## SET TASK
Your task is to copy the stretch of lines in the records below that begins with the line containing "Keep writing the" and ends with the line containing "const HEATER_END_Z = HEATER_Z", exactly as written, with nothing added.

## DATA TO PROCESS
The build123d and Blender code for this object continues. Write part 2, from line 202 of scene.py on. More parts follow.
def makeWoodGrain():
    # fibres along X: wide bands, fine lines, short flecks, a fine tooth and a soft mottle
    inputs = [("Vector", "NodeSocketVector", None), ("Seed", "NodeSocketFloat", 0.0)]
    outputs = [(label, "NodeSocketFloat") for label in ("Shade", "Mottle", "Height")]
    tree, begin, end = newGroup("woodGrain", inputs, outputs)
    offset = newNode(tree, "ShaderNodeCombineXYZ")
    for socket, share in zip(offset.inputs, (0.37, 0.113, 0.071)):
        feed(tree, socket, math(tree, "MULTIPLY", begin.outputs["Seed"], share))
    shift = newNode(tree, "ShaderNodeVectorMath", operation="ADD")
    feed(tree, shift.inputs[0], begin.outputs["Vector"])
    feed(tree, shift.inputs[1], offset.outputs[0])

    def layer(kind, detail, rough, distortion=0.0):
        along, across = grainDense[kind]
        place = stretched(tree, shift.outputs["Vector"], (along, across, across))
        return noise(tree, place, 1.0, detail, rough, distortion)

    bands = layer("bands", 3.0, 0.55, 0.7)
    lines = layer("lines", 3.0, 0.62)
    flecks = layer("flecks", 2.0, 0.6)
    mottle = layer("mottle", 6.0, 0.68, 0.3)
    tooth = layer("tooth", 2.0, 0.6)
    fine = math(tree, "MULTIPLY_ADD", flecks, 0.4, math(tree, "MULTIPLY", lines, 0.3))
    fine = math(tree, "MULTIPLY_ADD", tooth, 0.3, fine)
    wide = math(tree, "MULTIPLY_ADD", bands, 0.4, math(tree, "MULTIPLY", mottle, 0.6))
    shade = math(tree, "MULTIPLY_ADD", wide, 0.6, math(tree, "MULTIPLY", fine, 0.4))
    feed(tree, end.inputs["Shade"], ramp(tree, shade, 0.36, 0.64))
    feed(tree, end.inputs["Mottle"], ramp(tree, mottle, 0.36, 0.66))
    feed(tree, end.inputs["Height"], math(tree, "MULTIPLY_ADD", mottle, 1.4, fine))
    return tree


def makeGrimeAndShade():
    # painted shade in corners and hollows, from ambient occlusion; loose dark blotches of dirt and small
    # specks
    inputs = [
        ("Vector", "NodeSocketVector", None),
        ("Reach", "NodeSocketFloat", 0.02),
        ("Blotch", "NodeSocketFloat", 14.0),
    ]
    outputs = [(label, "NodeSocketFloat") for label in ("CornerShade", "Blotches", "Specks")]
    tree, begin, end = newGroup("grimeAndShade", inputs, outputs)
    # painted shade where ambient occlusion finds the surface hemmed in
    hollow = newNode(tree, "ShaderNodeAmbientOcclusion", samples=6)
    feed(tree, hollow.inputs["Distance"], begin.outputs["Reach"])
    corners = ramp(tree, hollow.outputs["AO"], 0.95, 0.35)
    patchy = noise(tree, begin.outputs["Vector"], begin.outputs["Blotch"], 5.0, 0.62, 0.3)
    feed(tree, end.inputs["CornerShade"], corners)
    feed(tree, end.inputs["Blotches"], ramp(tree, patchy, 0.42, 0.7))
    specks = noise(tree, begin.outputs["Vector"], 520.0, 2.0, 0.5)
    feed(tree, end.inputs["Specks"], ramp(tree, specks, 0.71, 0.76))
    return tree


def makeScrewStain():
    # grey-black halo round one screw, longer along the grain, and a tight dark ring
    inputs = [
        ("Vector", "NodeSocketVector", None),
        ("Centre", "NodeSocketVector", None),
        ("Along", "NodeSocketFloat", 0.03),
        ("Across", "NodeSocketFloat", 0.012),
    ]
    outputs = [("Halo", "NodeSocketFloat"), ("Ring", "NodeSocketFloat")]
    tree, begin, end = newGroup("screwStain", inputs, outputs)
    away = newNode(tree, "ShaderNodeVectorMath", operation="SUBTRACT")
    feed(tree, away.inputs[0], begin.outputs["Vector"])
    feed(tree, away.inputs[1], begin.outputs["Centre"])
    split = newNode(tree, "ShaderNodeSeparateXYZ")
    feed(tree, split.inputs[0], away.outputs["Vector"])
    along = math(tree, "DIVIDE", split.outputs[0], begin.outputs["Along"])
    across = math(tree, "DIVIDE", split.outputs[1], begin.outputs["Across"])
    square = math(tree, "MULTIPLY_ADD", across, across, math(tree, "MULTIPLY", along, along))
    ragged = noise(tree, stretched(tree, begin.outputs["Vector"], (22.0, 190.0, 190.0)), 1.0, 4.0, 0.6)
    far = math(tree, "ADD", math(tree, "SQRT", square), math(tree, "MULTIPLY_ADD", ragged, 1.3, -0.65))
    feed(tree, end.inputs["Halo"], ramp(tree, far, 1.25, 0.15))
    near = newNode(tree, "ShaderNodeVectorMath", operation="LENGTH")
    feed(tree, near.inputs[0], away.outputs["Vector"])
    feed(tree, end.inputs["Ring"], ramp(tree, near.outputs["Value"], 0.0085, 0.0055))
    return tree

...

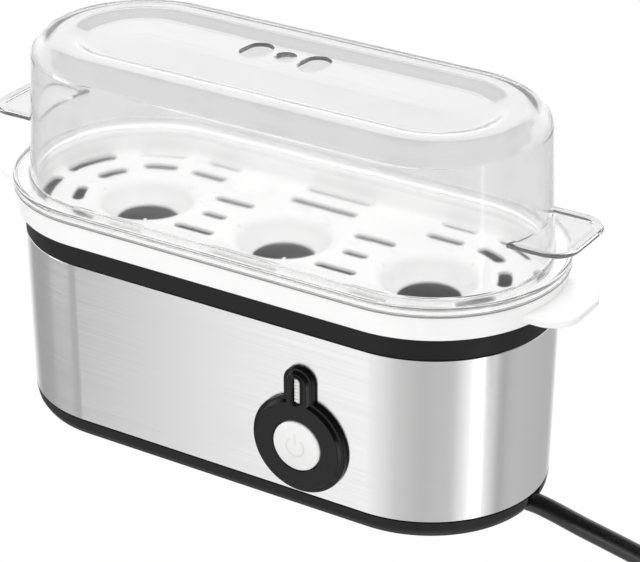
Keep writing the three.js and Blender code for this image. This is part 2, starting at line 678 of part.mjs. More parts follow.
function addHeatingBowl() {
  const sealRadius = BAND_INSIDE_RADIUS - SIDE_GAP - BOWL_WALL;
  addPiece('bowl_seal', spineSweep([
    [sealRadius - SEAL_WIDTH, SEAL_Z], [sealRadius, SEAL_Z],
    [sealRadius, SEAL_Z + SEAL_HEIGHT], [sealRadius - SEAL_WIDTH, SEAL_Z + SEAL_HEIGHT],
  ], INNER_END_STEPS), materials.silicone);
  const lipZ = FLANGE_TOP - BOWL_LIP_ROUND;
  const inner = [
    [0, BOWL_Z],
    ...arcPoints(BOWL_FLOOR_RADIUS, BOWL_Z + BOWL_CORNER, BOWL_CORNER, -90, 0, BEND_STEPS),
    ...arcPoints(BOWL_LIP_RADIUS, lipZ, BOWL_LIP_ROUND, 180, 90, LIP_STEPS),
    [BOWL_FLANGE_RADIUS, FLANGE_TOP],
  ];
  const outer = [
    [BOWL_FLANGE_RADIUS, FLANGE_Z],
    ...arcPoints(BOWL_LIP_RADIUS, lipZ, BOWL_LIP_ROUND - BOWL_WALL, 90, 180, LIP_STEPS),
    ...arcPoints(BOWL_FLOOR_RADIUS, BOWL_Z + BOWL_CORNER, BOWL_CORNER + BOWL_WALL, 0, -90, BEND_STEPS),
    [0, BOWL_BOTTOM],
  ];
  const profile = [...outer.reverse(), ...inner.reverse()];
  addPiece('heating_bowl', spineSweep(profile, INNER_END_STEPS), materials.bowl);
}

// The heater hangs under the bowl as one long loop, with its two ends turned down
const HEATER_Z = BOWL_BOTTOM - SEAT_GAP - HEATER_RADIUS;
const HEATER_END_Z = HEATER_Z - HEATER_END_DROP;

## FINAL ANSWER
Keep writing the three.js and Blender code for this image. This is part 2, starting at line 678 of part.mjs. More parts follow.
function addHeatingBowl() {
  const sealRadius = BAND_INSIDE_RADIUS - SIDE_GAP - BOWL_WALL;
  addPiece('bowl_seal', spineSweep([
    [sealRadius - SEAL_WIDTH, SEAL_Z], [sealRadius, SEAL_Z],
    [sealRadius, SEAL_Z + SEAL_HEIGHT], [sealRadius - SEAL_WIDTH, SEAL_Z + SEAL_HEIGHT],
  ], INNER_END_STEPS), materials.silicone);
  const lipZ = FLANGE_TOP - BOWL_LIP_ROUND;
  const inner = [
    [0, BOWL_Z],
    ...arcPoints(BOWL_FLOOR_RADIUS, BOWL_Z + BOWL_CORNER, BOWL_CORNER, -90, 0, BEND_STEPS),
    ...arcPoints(BOWL_LIP_RADIUS, lipZ, BOWL_LIP_ROUND, 180, 90, LIP_STEPS),
    [BOWL_FLANGE_RADIUS, FLANGE_TOP],
  ];
  const outer = [
    [BOWL_FLANGE_RADIUS, FLANGE_Z],
    ...arcPoints(BOWL_LIP_RADIUS, lipZ, BOWL_LIP_ROUND - BOWL_WALL, 90, 180, LIP_STEPS),
    ...arcPoints(BOWL_FLOOR_RADIUS, BOWL_Z + BOWL_CORNER, BOWL_CORNER + BOWL_WALL, 0, -90, BEND_STEPS),
    [0, BOWL_BOTTOM],
  ];
  const profile = [...outer.reverse(), ...inner.reverse()];
  addPiece('heating_bowl', spineSweep(profile, INNER_END_STEPS), materials.bowl);
}

// The heater hangs under the bowl as one long loop, with its two ends turned down
const HEATER_Z = BOWL_BOTTOM - SEAT_GAP - HEATER_RADIUS;
const HEATER_END_Z = HEATER_Z - HEATER_END_DROP;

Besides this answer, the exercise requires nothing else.